Domingo 6:45 a.m. Se escucha al cantante italiano Eros Ramazotti: «Cosa más linda que tú… gracias por existir», y entre almohadas y sábanas, aún con los ojos cerrados, imagino que sea la música de un carro que, de pasada, me ha despertado. «El carro parece estar detenido, seguro se alejará ya...», pienso, y aprieto los ojos para volver a conciliar el sueño.
Ramazotti continúa agradeciendo la existencia de alguien y yo, irremediablemente, me levanto a mirar por la ventana. La música proviene de la bocina del custodio de al lado, y la verdad es que tengo ganas de pedirle que la apague, o se coloque audífonos en los oídos, o baje el volumen, porque es domingo y no es siquiera las 7:00 a.m.
Me consuelo pensando: «Al menos es Ramazotti y no una música más estridente». Cierro la ventana e intento volver a dormir. Pero, en contra de mis pensamientos antiprotesta, empecé a escuchar el trap más fuerte del mundo. «¡Por favor! ¿Ni un domingo los vecinos podemos dormir un poco más de lo habitual?», le pregunté al responsable, y aquel, sin inmutarse, desde su asiento, me recordó que ya había amanecido, y en las noches él no escucha música a todo volumen, pero ya era de día.
Así comenzó aquella jornada. Sumida en los quehaceres habituales y escribiendo líneas para este diario, veo caer desde arriba un enjambre de papeles, polvo y hojas de plantas. El vecino de los altos barre su casa y decide botar hacia el jardín del edificio lo acumulado en su recogedor. Como si ahí estuviera el basurero, y como si mi portal también lo fuera, porque, lógicamente, el viento hace caer en él parte de lo botado. ¡Tantas veces se le ha dicho lo mismo…!
Para colmo, parece no haberse percatado de que el día anterior yo limpié ese jardín —por cierto, área común— porque el panorama era tremendamente asqueroso. Debía entonces haberle mostrado el saco con la recogida, pues sé que casi todo proviene de su casa, pero quizá tampoco recapacite.
Después, al salir a botar la basura de mi casa, no pude contenerme y lancé un sermón sobre normas elementales de convivencia. Entonces un cliente de la cafetería de enfrente, muy acomodado en las escaleras nuestras, lanzó la lata de refresco y el papel de la pizza acabada de consumir justo ahí, sin importarle nada.
No es que fuera un domingo fatal. Es, más bien, que cualquier día pudiera suceder lo mismo. Brilla por su ausencia el sentido común, la sensatez, el deseo de respetar las normas básicas de convivencia.
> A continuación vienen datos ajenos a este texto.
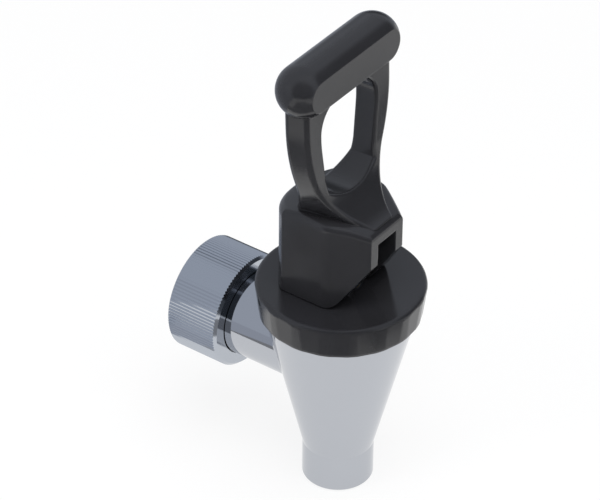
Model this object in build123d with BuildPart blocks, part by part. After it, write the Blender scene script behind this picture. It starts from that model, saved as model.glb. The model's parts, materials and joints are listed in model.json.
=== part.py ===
# Lever drain tap: a plated cone body with a knurled union nut on its inlet, a black screwed
# bonnet, and a black loop handle whose cam foot lifts a spring-closed stem and rubber seat cup.
# Millimetres. The origin is the centre of the spout's mouth, +Z is up, the inlet points to +Y
# and the handle is pulled towards -Y.
import os
from math import cos, pi, radians, sin, sqrt, tan

from build123d import *

os.makedirs("parts", exist_ok=True)

# Spout and cone body
spout_r = 9.2
spout_length = 10.6
body_wall = 2.2
cone_low_r = 9.2
cone_high_r = 19.3
shoulder_z = 52.0
spout_bore_r = 7.0
seat_z = 20.0
seat_bore_r = 6.0
seat_lip_width = 1.2
seat_lip_height = 1.2
seat_web = 3.5
mouth_round = 0.8

# Neck that the bonnet screws on to
neck_r = 17.4
neck_bore_r = 15.4
neck_length = 5.0
neck_top_z = shoulder_z + neck_length

# Inlet tail
inlet_z = 38.3
tail_r = 11.27
tail_bore_r = 7.5
tail_end_y = 32.5
tail_root_round = 1.0

# Union nut, G 3/4
nut_back_y = 28.0
nut_front_y = 43.3
nut_tip_r = 15.2
nut_root_r = 15.0
nut_teeth = 108
nut_back_chamfer = 0.8
nut_front_chamfer = 0.5
nut_lip = 2.2
nut_bore_clearance = 0.25
thread_r = 12.06
thread_relief_r = 13.4

# Retaining ring that keeps the nut on the tail, and the flat gasket
ring_width = 1.2
ring_r = 12.0
ring_groove_depth = 0.8
ring_gap = 2.0
ring_side_clearance = 0.1
gasket_r = 11.9
gasket_bore_r = 8.5
gasket_thickness = 2.0
gasket_to_thread = 0.5

# Bonnet
bonnet_low_r = 20.5
bonnet_high_r = 21.5
bonnet_height = 8.5
bonnet_plate = 2.6
bonnet_facets = 18
bonnet_turn = 4.0
bonnet_low_corner = 0.12
bonnet_edge_round = 1.0
bonnet_seat_gap = 0.3
bonnet_thread_clearance = 0.1
bonnet_low_z = shoulder_z + bonnet_seat_gap
bonnet_top_z = bonnet_low_z + bonnet_height
bonnet_under_z = bonnet_top_z - bonnet_plate

# Stem
stem_r = 3.2
stem_bore_clearance = 0.05
stem_collar_r = 4.4
stem_collar_height = 1.2
stem_neck_r = 2.4
stem_neck_length = 2.2
stem_head_r = 4.6
stem_head_height = 2.2
stem_top_over_pin = 4.2
stem_tip_chamfer = 0.6

# Seat cup, one rubber moulding
cup_tip_thickness = 3.5
cup_tip_r = 8.0
cup_cone_r = 5.4
cup_cone_depth = 2.6
cup_wall = 1.3
cup_mouth_clearance = 0.5
cup_low_r = 8.4
cup_grip_clearance = 0.1
cup_floor_over_head = 2.1

# Spring, its washer and the stem's guide bush
washer_r = 7.0
washer_thickness = 1.0
wire_r = 0.6
coil_r = 5.2
spring_turns = 8
guide_r = 5.0
guide_flange_r = 7.2
guide_flange = 1.5
guide_clearance = 0.05

# Handle's foot, which rests on the bonnet and turns on a cross pin
foot_gap = 0.3
foot_r = 15.58
foot_half = 12.5
foot_taper_y = -4.0
foot_taper_round = 6.0
foot_flat_half = 6.7
foot_flat_y = -13.4
foot_edge_round = 1.8
roof_r = 34.0
roof_centre_y = 1.0
roof_top_over_pin = 21.7
cam_corner_y = -5.5
cam_nose_r = 4.0
cam_rise = 12.3
slot_width = 7.5
slot_height = 18.4
slot_back_y = 5.6
core_wall = 2.5
core_rib = 2.5
core_front_y = 8.2
core_width = 18.0
core_height = 17.0
foot_low_z = bonnet_top_z + foot_gap

# Cross pin
pin_over_foot = 3.0
pin_r = 1.5
pin_press_clearance = 0.02
pin_running_clearance = 0.1
pin_left_x = -10.5
pin_right_x = 12.0
pin_chamfer = 0.3
pin_z = foot_low_z + pin_over_foot

# Handle's two arms and grip, which lean back a little about the pin
handle_lean = 2.0
grip_r = 6.9
grip_half_length = 20.8
grip_over_pin = 59.9
badge_depth = 1.35
arm_outer_half = 17.7
arm_straight_over_pin = 50.0
arm_low_half = 10.6
arm_low_over_pin = 24.0
arm_draft = 8.0
arm_depth = 6.7
arm_outer_round = 1.4
root_over_pin = 14.0
root_reach = 10.0
web_high_over_pin = 33.5
web_front_over_pin = 18.4
web_reach = 14.6
web_back_over_pin = 16.8
web_back_reach = 11.5

# Finger loop between the arms
loop_high_half = 11.2
loop_straight_over_pin = 44.0
loop_top_over_pin = 54.0
loop_top_round = 7.5
loop_low_half = 9.3
loop_floor_over_pin = 26.4
loop_corner_over_pin = 29.4
loop_corner_round = 3.0
loop_bend_round = 30.0
loop_edge_round = 0.9


def cone_r(z):
    """Outer radius of the cone body at height z."""
    rise = (z - spout_length) / (shoulder_z - spout_length)
    return cone_low_r + (cone_high_r - cone_low_r) * rise


def on_roof(edge):
    """Whether an edge lies on the foot's rounded top."""
    off_y = (edge @ 0.5).Y - roof_centre_y
    off_z = (edge @ 0.5).Z - (pin_z + roof_top_over_pin - roof_r)
    return abs(sqrt(off_y**2 + off_z**2) - roof_r) < 0.01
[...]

La colectividad se impone cuando la individualidad lacera. Si aquel desea escuchar música temprano, debe pensar en cuánto puede molestarle a los demás, e incluso si a él no le molestaría en caso de querer dormir y otro eligiera subirle el volumen a su preferencia.
El vecino seguramente protestaría —y no de la mejor forma— si fuera su portal el que se ensuciara por la indolencia ajena, y a todos los residentes en el edificio debería indignarles la entrada de alguien, reja mediante, a ocupar las escaleras para comer y luego dejar ahí los restos.
¿Vivimos en una selva? En estas mismas páginas he lanzado una interrogante similar, porque «el sálvese quien pueda» o el «solo me importa lo mío», nos llevará por el camino de la barbarie. Y peor cuando nos damos cuenta de que la empatía, ese «ponte en el lugar del otro» se extinguió, o no sensibiliza más.
El mundo no será mejor si no lo propiciamos nosotros mismos, en todos los sentidos. Y me dirá usted que me lee, con lo difícil de la cotidianidad no es como para también discutir a trocha y mocha por todo lo mal hecho... pero piense entonces, justamente, si a la complejidad del día a día no podemos, al menos, añadirle una convivencia respetuosa y armónica, ¿a dónde vamos a parar?…
Por cierto, ese es el título de una canción de Marco Antonio Solís, y espero ningún vecino me obligue a escucharla a todo volumen en la noche, o cuando sea la hora prudente para dormir.